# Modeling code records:
>>>

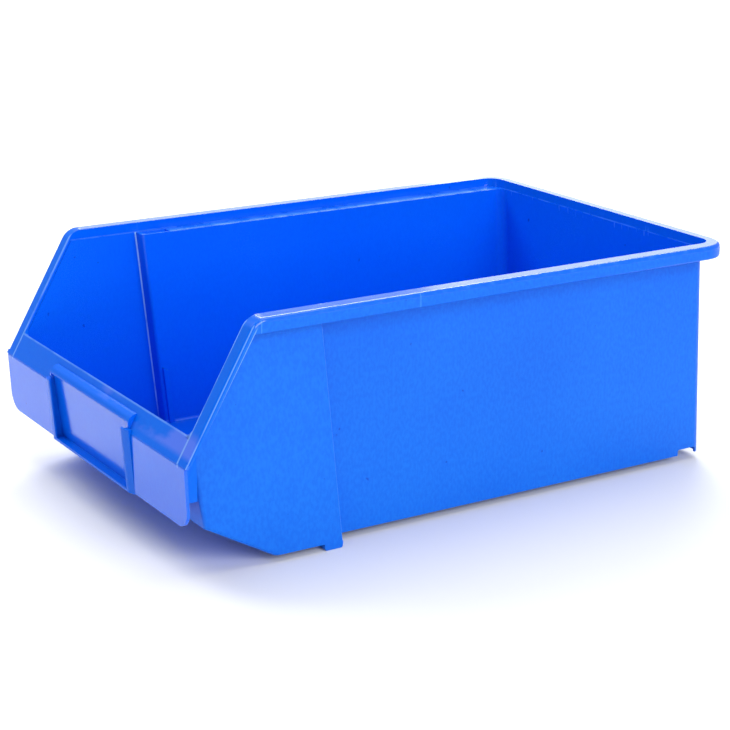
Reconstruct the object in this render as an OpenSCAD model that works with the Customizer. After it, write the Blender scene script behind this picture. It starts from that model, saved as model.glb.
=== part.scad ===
// Open-fronted stackable storage bin, one polypropylene moulding divided into its named features.
// X runs across the bin, the open front faces -Y, Z is up. The feet stand on Z = 0 and the
// origin is at the middle of the overall footprint.

/* [Overall size] */
// Width over the rim
bin_w = 300; // [280:1:320]
// Length from the rear rim to the front of the label guides
bin_l = 447.4; // [440:0.1:460]
// Height from the ground to the top of the rim
bin_h = 171; // [160:1:185]
// Height of the stacking feet below the bottom edge of the walls
foot_h = 5; // [4:0.5:8]

/* [Walls and floor] */
// Thickness of the walls, floor and rim
wall_t = 2.4; // [2:0.1:3]
// Distance between the outer faces of the rear side walls
rear_body_w = 254; // [250:1:258]
// Distance between the outer faces of the wider front side walls
front_body_w = 278; // [277:1:279]
// Overhang of the rear rim beyond the rear wall
rear_overhang = 7; // [6.5:0.1:9]
// Backward lean of the rear wall per millimetre downwards
rear_lean = 0.04; // [0.01:0.005:0.04]
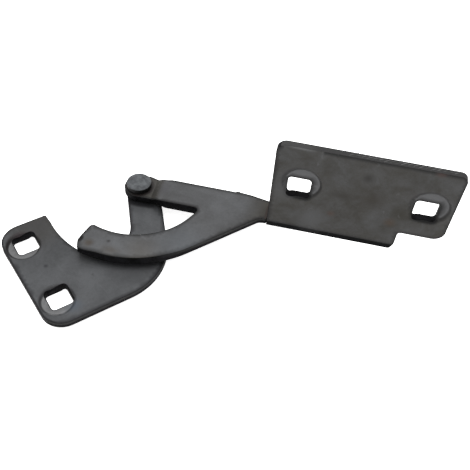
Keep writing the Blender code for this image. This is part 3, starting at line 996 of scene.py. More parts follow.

<<<

# PROBLEM TO WORK ON:
Restate every entry word for word.

# TASK RESPONSE:
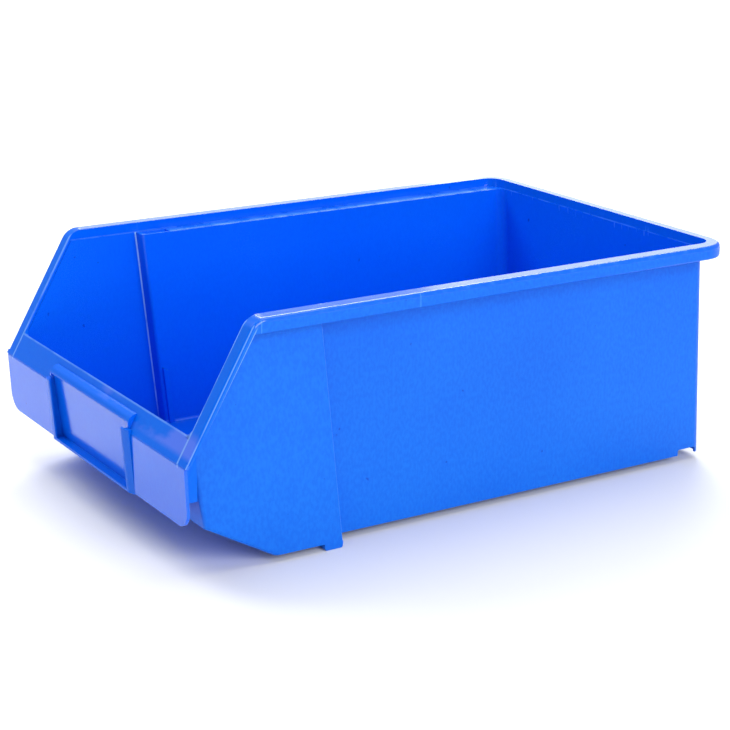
Reconstruct the object in this render as an OpenSCAD model that works with the Customizer. After it, write the Blender scene script behind this picture. It starts from that model, saved as model.glb.
=== part.scad ===
// Open-fronted stackable storage bin, one polypropylene moulding divided into its named features.
// X runs across the bin, the open front faces -Y, Z is up. The feet stand on Z = 0 and the
// origin is at the middle of the overall footprint.

/* [Overall size] */
// Width over the rim
bin_w = 300; // [280:1:320]
// Length from the rear rim to the front of the label guides
bin_l = 447.4; // [440:0.1:460]
// Height from the ground to the top of the rim
bin_h = 171; // [160:1:185]
// Height of the stacking feet below the bottom edge of the walls
foot_h = 5; // [4:0.5:8]

/* [Walls and floor] */
// Thickness of the walls, floor and rim
wall_t = 2.4; // [2:0.1:3]
// Distance between the outer faces of the rear side walls
rear_body_w = 254; // [250:1:258]
// Distance between the outer faces of the wider front side walls
front_body_w = 278; // [277:1:279]
// Overhang of the rear rim beyond the rear wall
rear_overhang = 7; // [6.5:0.1:9]
// Backward lean of the rear wall per millimetre downwards
rear_lean = 0.04; // [0.01:0.005:0.04]
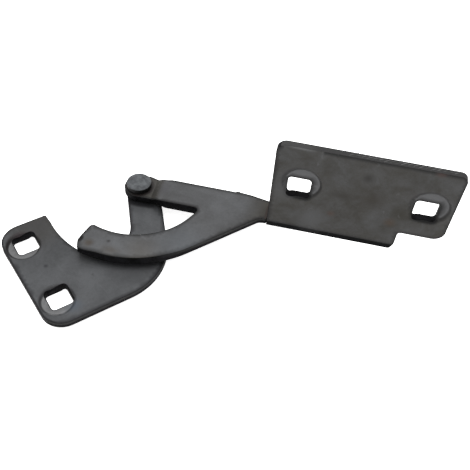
Keep writing the Blender code for this image. This is part 3, starting at line 996 of scene.py. More parts follow.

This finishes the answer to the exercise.